The House Oversight Committee, which has tried to review the White House clearance procedures (which came to light when staff secretary Rob Porter was accused of spousal abuse), is going to get to the bottom of this. The committee’s chairman says time’s up. “In a letter to the White House, House Oversight Committee Chairman Elijah E. Cummings (D-Md.) urged ‘full and immediate compliance’ with requests that Democrats on the panel have made related to security clearances for much of the past two years,” The Post reports . “’I am now writing a final time to request your voluntary cooperation with this investigation,’ Cummings said in the letter to White House counsel Pat Cipollone.”
This raises two main questions: Why didn’t the intelligence professionals want to give him a security clearance? Second, how bad is this?
The first question raises the issue as to whether Kushner was compromised and therefore shouldn’t have gotten a clearance. Prior reports revealed officials from four foreign countries believed he could be manipulated because of his financial situation. Congress needs to determine whether this was the root of the problem.
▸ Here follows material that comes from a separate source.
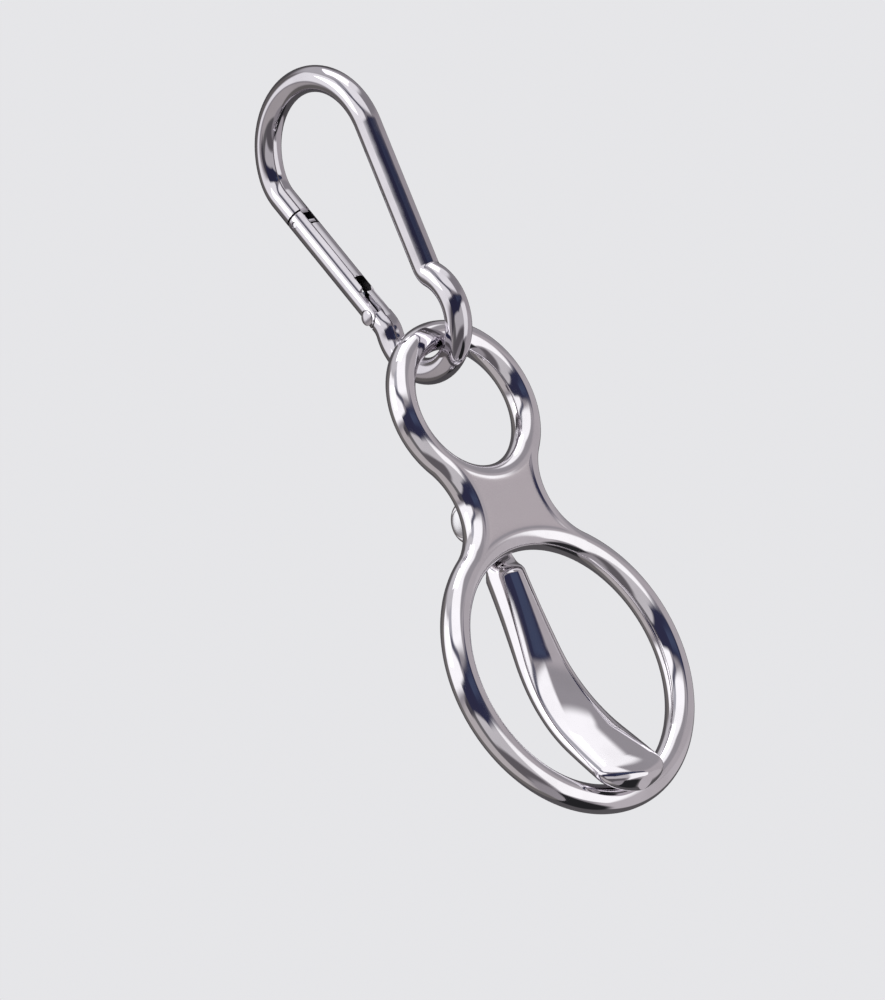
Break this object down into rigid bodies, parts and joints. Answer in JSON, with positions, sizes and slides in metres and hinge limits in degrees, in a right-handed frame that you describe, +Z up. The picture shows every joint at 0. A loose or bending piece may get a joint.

In addition, Kushner revised his application for a clearance multiple times after omitting mention of foreign contacts. CNN previously reported :
Democrats have called on the White House to revoke security clearances granted to Kushner, President Donald Trump‘s son-in-law and senior adviser, and Ivanka Trump over reports of their use of personal email accounts and Kushner‘s multiple updates to his security clearance questionnaire, known as SF-86, for failing initially to include meeting with foreign officials.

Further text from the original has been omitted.